Pour la saison à venir, Walt continue logiquement de soutenir Kéni. « Les entreprises accompagnent les alternants tout au long de leur formation. De la même façon, nous souhaitons être aux côtés de Kéni pour qu’il se construise un beau palmarès. C’est une ambition au long cours ! » La déléguée générale de Walt tient à rappeler le rôle déterminant des partenaires dans le chemin déjà parcouru. « Sans eux, le projet n’aurait pas vu le jour. Leur implication au cours des trois dernières années nous permet de continuer à y croire. »
Entretien croisé d’Éric Routier, vice-président du CCCA-BTP, et de Christelle Rozier, administratrice au CCCA-BTP.
Vous découvrez pour la première fois le bateau qui est au centre de votre partenariat avec Walt, quelles sont vos impressions ?
Éric Routier : Je suis impressionné par les qualités sportives, techniques et humaines que mobilise la course au large.
Christelle Rozier : Les hommes comme le bateau sont remarquables ! Croire à un projet c’est une chose, mais le voir concrètement mis en œuvre, c’est particulièrement satisfaisant.
Qu’est-ce qui rapproche Captain Alternance du CCCA-BTP ?
É. Routier : Un chantier, c’est avant tout un travail d’équipe : tout le monde met ses compétences au service d’un projet. La transat en équipage suit la même démarche, puisque chacun œuvre dans un objectif commun. Une construction ou une course répondent aux mêmes impératifs de temps et d’efficacité. Ce sont deux domaines qui impliquent une gestion du temps et de contraintes multiples.

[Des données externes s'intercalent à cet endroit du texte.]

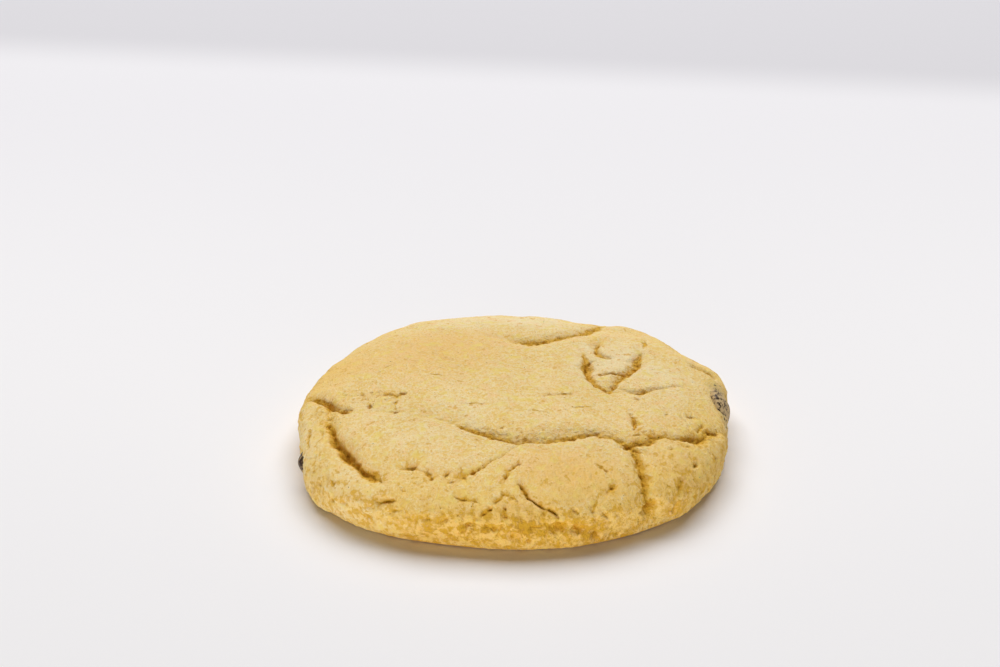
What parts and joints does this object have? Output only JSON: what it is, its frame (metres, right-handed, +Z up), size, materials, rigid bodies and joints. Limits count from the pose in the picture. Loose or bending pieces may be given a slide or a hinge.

Par ailleurs, les jeunes du bâtiment et des travaux publics ont eux aussi leurs compétitions (Olympiades de la Jeunesse, concours Un des Meilleurs Apprentis de France, compétition Worldskills). Ce sont aussi des épreuves où il faut aller vite et faire bien !
Qu’apporte ce partenariat pour le CCCA-BTP ?
É. Routier : Tout d’abord, il montre à nos jeunes que la construction ne concerne pas que le bâtiment et les travaux publics. Nos métiers permettent d’évoluer dans des domaines extrêmement variés, comme les chantiers navals. Ce projet contribue également à véhiculer des valeurs qui nous sont chères : l’abnégation, le courage, l’endurance, l’engagement, l’humilité.